Sidekiq.configure_client do |config|
config.client_middleware do |chain|
chain.remove Sidekiq::Enterprise::Unique::Client
end
end
# 4. ...then reset Sidekiq testing back to its default state.
Sidekiq::Testing.fake!
end
The key is the ensure block, which guarantees that our test cleans up after itself, no matter what. It doesn’t simply reset the testing mode; it surgically removes the specific middleware that unique!
adds to the client configuration.
This allowed us to confidently test a critical piece of infrastructure logic while making sure it had zero impact on the stability of the rest of the test suite.
Faster, stronger, better
Our journey to speed up Whop’s test suite started with a simple goal: make the tests faster.
Beyond a faster test suite, we also got a more robust, reliable, and disciplined one.
The initial 2x speed boost from fixing hidden loggers was a massive win, but the real prize was won from fighting flaky tests. By switching to test-queue, we forced ourselves to confront every leaky abstraction and stateful dependency, and the suite is profoundly better for it.

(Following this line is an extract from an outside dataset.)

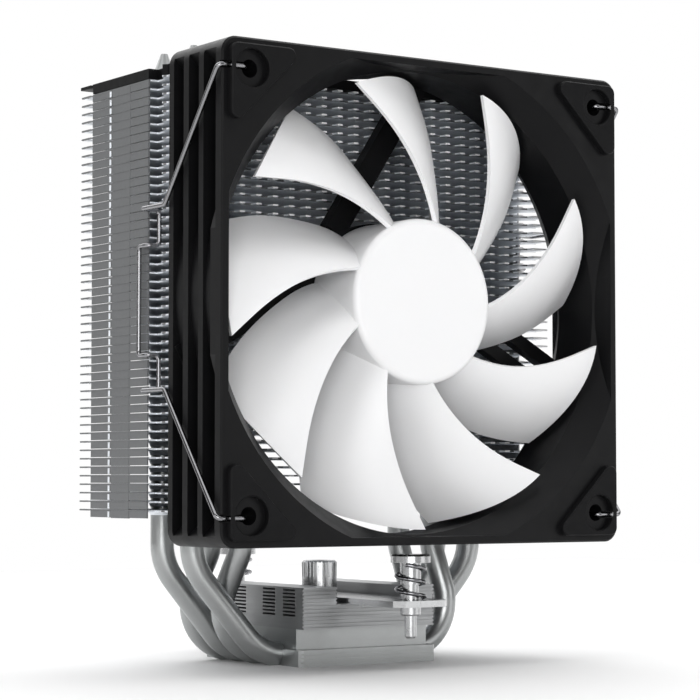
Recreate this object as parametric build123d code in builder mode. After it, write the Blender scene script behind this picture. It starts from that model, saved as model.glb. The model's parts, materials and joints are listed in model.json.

Let’s leave you with some key lessons from this case:
- Your biggest performance bottleneck is rarely where you think it is. Tools like StackProf are your best friend, and you should use them before you change a single line of code.
- Factory usage is often the next biggest bottleneck and tools like
let_it_be
andcreate_default
can cut redundant work dramatically. - Beware of Hidden I/O. Logging is a notorious performance killer. Scrutinize not only Rails’ defaults but also any third-party gems like Sentry that might be writing to disk or the network.
- Adopting a fairer parallel runner like test-queue is a powerful optimization, but it’s also the ultimate stress test for your suite. It will mercilessly expose every flaw in your test isolation.
- Every test must clean up after itself completely. So, master tools like
rspec --bisect
to hunt down leaks and use robust patterns like around hooks to contain tests that modify global state. Be a good citizen!